Aim of the task
Reproduce the full listing that appears beneath this instruction exactly.
————————
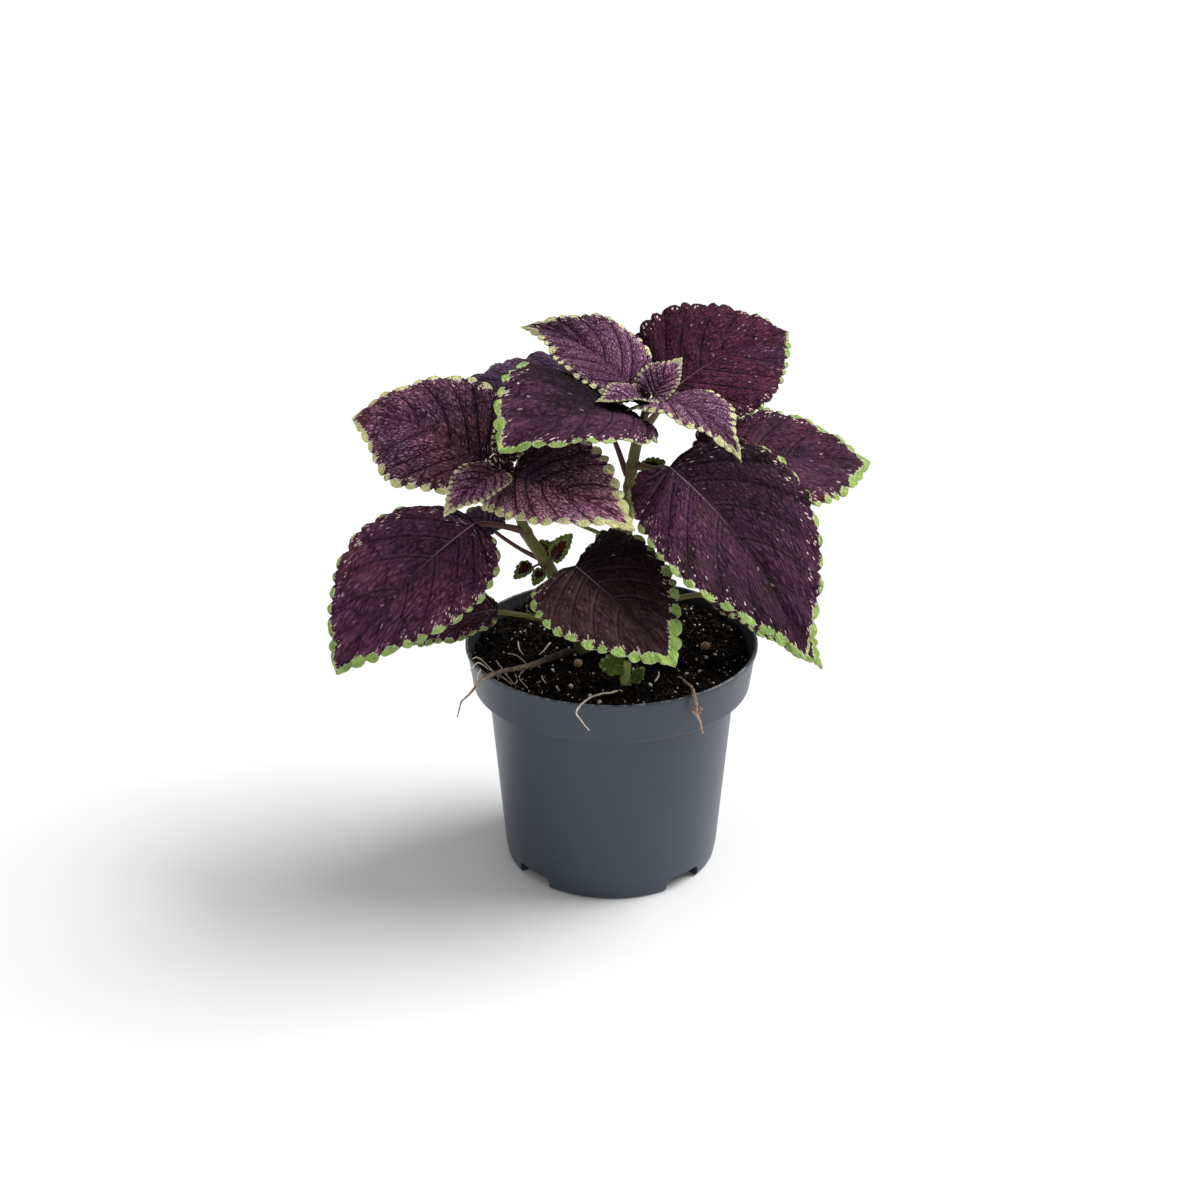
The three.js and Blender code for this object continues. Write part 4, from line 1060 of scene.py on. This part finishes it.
def notch_cutter():
    """Solids that cut the drainage notches out of the pot's foot."""
    shell = Shell()
    half = NOTCH_WIDTH / 2
    right = notch_arch()
    arch = [(-half, -1), (half, -1), *right, *[(-x, z) for x, z in right[::-1]]]
    count = len(arch)
    sides = [(k, (k + 1) % count, (k + 1) % count + count, k + count) for k in range(count)]
    caps = [tuple(range(count))[::-1], tuple(range(count, 2 * count))]
    points = np.array([(x, -depth, z) for depth in (BASE_RADIUS - 9, BASE_RADIUS + 5) for x, z in arch])
    for i in range(NOTCH_COUNT):
        angle = math.radians(NOTCH_FIRST_ANGLE + 360 / NOTCH_COUNT * i)
        turn = np.array([
            [math.cos(angle), -math.sin(angle), 0], [math.sin(angle), math.cos(angle), 0], [0, 0, 1],
        ])
        shell.add(points @ turn.T, sides + caps)
    cutter = shell.piece("notch_cutter")
    face_outwards(cutter.data)
    return cutter


def pot():
    ledge = POT_HEIGHT - COLLAR_HEIGHT
    corners = [
        ((BASE_RADIUS, 0), 2.2), ((BASE_RADIUS + 0.55, 5.2), 0.3), ((BASE_RADIUS + 0.85, 5.6), 0.3),
        ((WALL_TOP_RADIUS, ledge), 1.0), ((COLLAR_RADIUS, ledge), 1.0),
        ((RIM_RADIUS - 0.75, POT_HEIGHT - 2 * LIP), 0.2), ((RIM_RADIUS, POT_HEIGHT - 1.8 * LIP), 0.3),
        ((RIM_RADIUS, POT_HEIGHT), 0.55), ((RIM_RADIUS - WALL, POT_HEIGHT), 0.5),
        ((COLLAR_RADIUS - WALL, ledge + WALL), 0.8), ((WALL_TOP_RADIUS - WALL, ledge + WALL), 0.8),
        ((BASE_RADIUS - WALL, FLOOR_THICKNESS), 1.5),
    ]
    places = [(0, 0), *[corner for corner, _ in corners], (0, FLOOR_THICKNESS)]
    outline = [places[0]]
    for i, (corner, radius) in enumerate(corners):
        outline += rounded(corner, places[i], places[i + 2], radius)
    shell = Shell()
    shell.add(*turned([*outline, places[-1]], 192))
    body = shell.piece("nursery_pot", plastic_material())
    cutter = notch_cutter()
    cut = body.modifiers.new("notches", "BOOLEAN")
    cut.operation, cut.object, cut.solver = "DIFFERENCE", cutter, "EXACT"
    keep_result(body)
    bpy.data.objects.remove(cutter)
    body.data.shade_smooth()
    body.data.set_sharp_from_angle(angle=math.radians(35))
    settle(body, "pot", "pot")


pot()


# ---- Soil ----
def peat_material():
    """Near-black damp peat: fine crumbs with a few brown ones."""
    s = Shader("peat")
    crumb = s.noise(s.place(), 900.0, 5.0, 0.7)
    brown = s.noise(s.place(), 350.0, 3.0)
    colour = s.mix(crumb.step(0.4, 0.75), srgb(1, 1, 1), srgb(13, 10, 7))
    colour = s.mix(brown.step(0.62, 0.75) * 0.5, colour, srgb(60, 44, 30))
    return s.finish(colour, 0.85, s.bump(crumb, 0.8, 0.0006), Specular_IOR_Level=0.1)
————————
The output
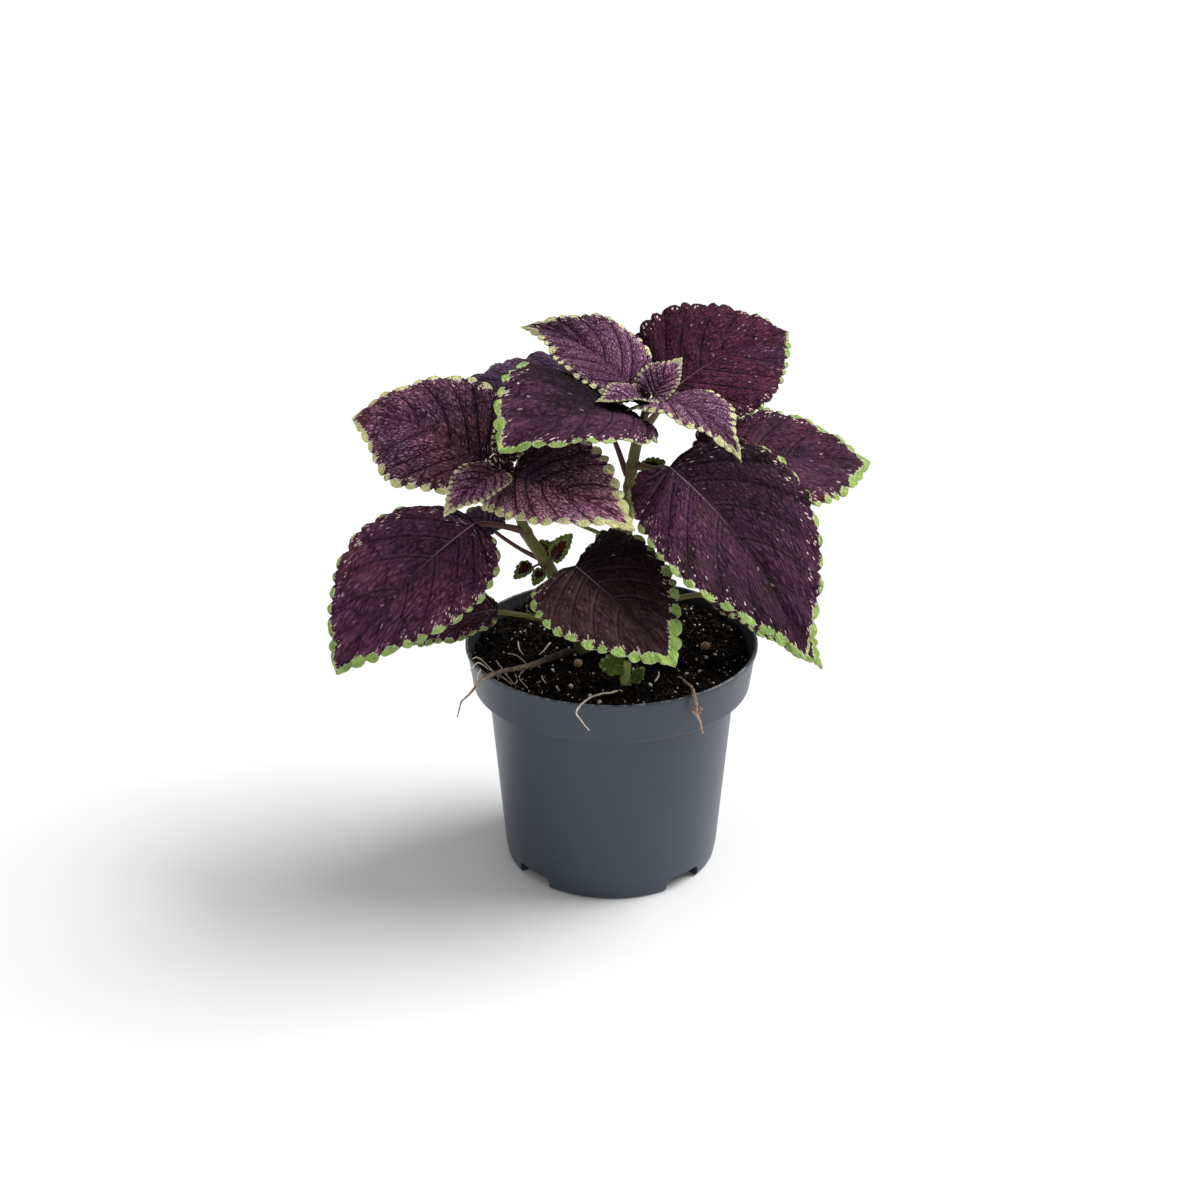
The three.js and Blender code for this object continues. Write part 4, from line 1060 of scene.py on. This part finishes it.
def notch_cutter():
    """Solids that cut the drainage notches out of the pot's foot."""
    shell = Shell()
    half = NOTCH_WIDTH / 2
    right = notch_arch()
    arch = [(-half, -1), (half, -1), *right, *[(-x, z) for x, z in right[::-1]]]
    count = len(arch)
    sides = [(k, (k + 1) % count, (k + 1) % count + count, k + count) for k in range(count)]
    caps = [tuple(range(count))[::-1], tuple(range(count, 2 * count))]
    points = np.array([(x, -depth, z) for depth in (BASE_RADIUS - 9, BASE_RADIUS + 5) for x, z in arch])
    for i in range(NOTCH_COUNT):
        angle = math.radians(NOTCH_FIRST_ANGLE + 360 / NOTCH_COUNT * i)
        turn = np.array([
            [math.cos(angle), -math.sin(angle), 0], [math.sin(angle), math.cos(angle), 0], [0, 0, 1],
        ])
        shell.add(points @ turn.T, sides + caps)
    cutter = shell.piece("notch_cutter")
    face_outwards(cutter.data)
    return cutter


def pot():
    ledge = POT_HEIGHT - COLLAR_HEIGHT
    corners = [
        ((BASE_RADIUS, 0), 2.2), ((BASE_RADIUS + 0.55, 5.2), 0.3), ((BASE_RADIUS + 0.85, 5.6), 0.3),
        ((WALL_TOP_RADIUS, ledge), 1.0), ((COLLAR_RADIUS, ledge), 1.0),
        ((RIM_RADIUS - 0.75, POT_HEIGHT - 2 * LIP), 0.2), ((RIM_RADIUS, POT_HEIGHT - 1.8 * LIP), 0.3),
        ((RIM_RADIUS, POT_HEIGHT), 0.55), ((RIM_RADIUS - WALL, POT_HEIGHT), 0.5),
        ((COLLAR_RADIUS - WALL, ledge + WALL), 0.8), ((WALL_TOP_RADIUS - WALL, ledge + WALL), 0.8),
        ((BASE_RADIUS - WALL, FLOOR_THICKNESS), 1.5),
    ]
    places = [(0, 0), *[corner for corner, _ in corners], (0, FLOOR_THICKNESS)]
    outline = [places[0]]
    for i, (corner, radius) in enumerate(corners):
        outline += rounded(corner, places[i], places[i + 2], radius)
    shell = Shell()
    shell.add(*turned([*outline, places[-1]], 192))
    body = shell.piece("nursery_pot", plastic_material())
    cutter = notch_cutter()
    cut = body.modifiers.new("notches", "BOOLEAN")
    cut.operation, cut.object, cut.solver = "DIFFERENCE", cutter, "EXACT"
    keep_result(body)
    bpy.data.objects.remove(cutter)
    body.data.shade_smooth()
    body.data.set_sharp_from_angle(angle=math.radians(35))
    settle(body, "pot", "pot")


pot()


# ---- Soil ----
def peat_material():
    """Near-black damp peat: fine crumbs with a few brown ones."""
    s = Shader("peat")
    crumb = s.noise(s.place(), 900.0, 5.0, 0.7)
    brown = s.noise(s.place(), 350.0, 3.0)
    colour = s.mix(crumb.step(0.4, 0.75), srgb(1, 1, 1), srgb(13, 10, 7))
    colour = s.mix(brown.step(0.62, 0.75) * 0.5, colour, srgb(60, 44, 30))
    return s.finish(colour, 0.85, s.bump(crumb, 0.8, 0.0006), Specular_IOR_Level=0.1)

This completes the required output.